Here at Sontai we have been having a little fun, creating a Power BI dashboard to automatically update and visualise the results from Euro 2020.
Okay, we may need to get out more.
Our 'fun' does have a serious note though, what we have tried to do is showcase some great features of Power BI that we don't always shout about.
Let's see what we have done...
Using a web API
Let's start with the data, and where it comes from. We are using an API to programmatically pull in the results from https://www.api-football.com/ using the Web Contents source in Power BI.
So, how do you pull in data from an API?
Below you can see the settings set out with the API URL. These parts tell the program which records to return, and fortunately the API-Football documentation details the additional parameters that can be applied to the query.
If we work down there, there is:
The main API URL (https:v3.football.api-sports.io/)
The Endpoint that we want to query (fixtures)
The League that we want (League 4, which is the European Championships)
The season that we want to pull (Season 2020)
And the dates that we want matches see matches for (from and to - not visible above).
Additional to this we have also added the API-Key to the header as this is required to make a successful pull.
Once we have connected to the data we can start modelling the data to pull the various fields that we wanted, and create a star schema so that Power BI can work optimally with the data.
As the data is coming from an API, we know that it is being updated regularly at source, so we too can update regularly to ensure that what is being shown on the dashboard is as current as possible.
We have set this up using Scheduled Refresh in the Power BI Service meaning that now we have published the report, it will continually update with the latest data without us having to lift a finger.
We have applied several custom formatting elements to the report to show how these reports can be made to look as individual as the data.

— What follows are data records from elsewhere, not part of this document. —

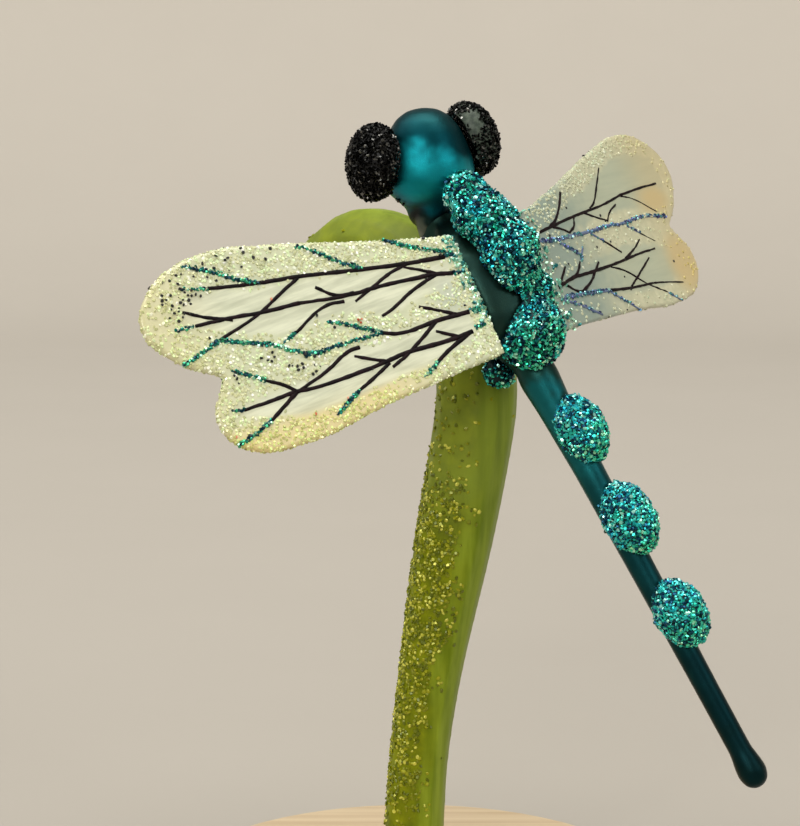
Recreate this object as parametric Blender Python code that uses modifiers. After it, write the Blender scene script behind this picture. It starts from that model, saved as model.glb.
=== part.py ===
"""Glass dragonfly ornament, perched on a cut length of its glass stem, on a plain display stand.

Run with: blender --background --python part.py

Sizes are written in millimetres and angles in degrees. The world has +Z up and its
origin in the centre of the stand base's underside. The dragonfly is modelled in its own
frame, with X to its right, Y towards its head and Z out of its back, and an empty turns
that frame to the pose it holds on the stem.
"""

import math

import bmesh
import bpy
from mathutils import Euler, Vector

MM = 0.001
GAP = 0.3                    # clearance between pieces that touch
SHARP = math.radians(40.0)   # edges sharper than this are shaded as edges

# Pose
BODY_AT = (10.5, -6.0, 64.0)
BODY_TURN = (65.0, -10.0, 44.5)
HEAD_AT = (0.5, 22.0, -1.4)
HEAD_TURN = (27.0, -15.0, -9.0)
TAIL_TURN = (-3.5, 0.0, 2.1)

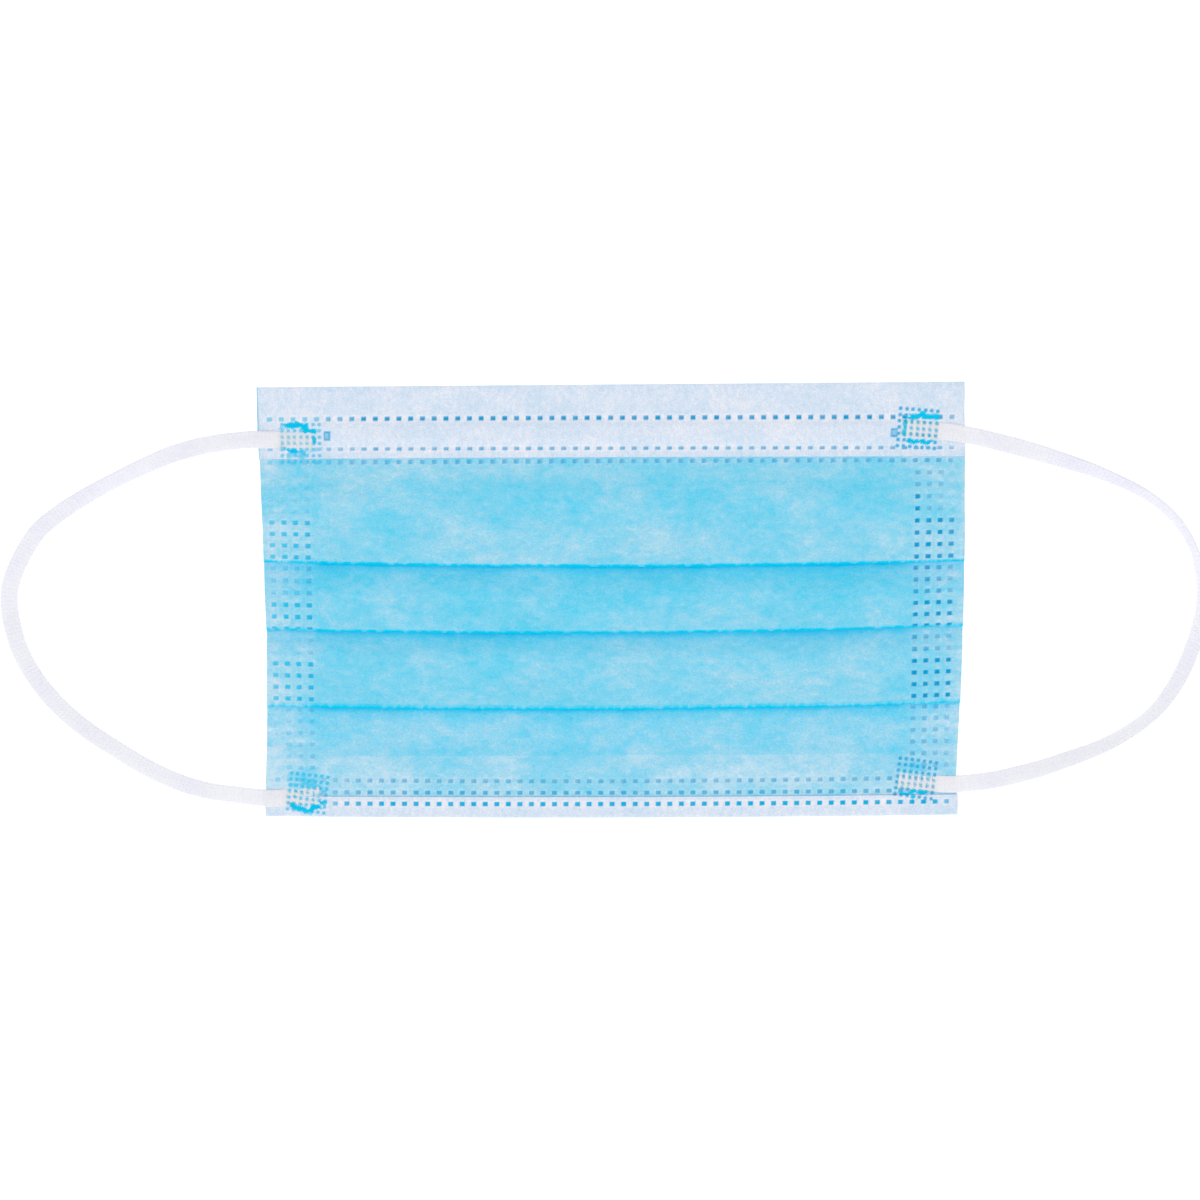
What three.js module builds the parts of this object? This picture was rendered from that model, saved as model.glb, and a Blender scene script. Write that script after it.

Created in Power Point, just to make it easy, we made the background and saved it as an an image, which is then added to the report page. The background itself has elements like the Euro 2020 logo, the Sontai Logo and the white space for the scores. All of the Power BI elements are then overlaid onto this.
In order to have the right fonts and colours we have used a custom theme. Available in the 'View' ribbon of Power BI desktop we amended the standard theme to use the fonts and colours that we wanted.
This meant that every visual we loaded onto the page was using the right font, the right font size and the right colour without any additional manipulation.
One of the nicest features on the report are the dynamic flag images. These images are pulling directly from EUFA and update automatically based on the team selections that are being made.
In reality these images could be anything, and if we were to take this report further we would look at player images to enhance the overall look of the report.
One of the nice touches for user experience are the use of buttons to take you to other relevant information. At the bottom of the report we have used a button to navigate to a second, hidden, page which is a table of all the results.
Whilst creating this has been a little bit of fun for us, it does allow us to showcase some of the nice features in Power BI that make data come to life in a more exciting and interesting way.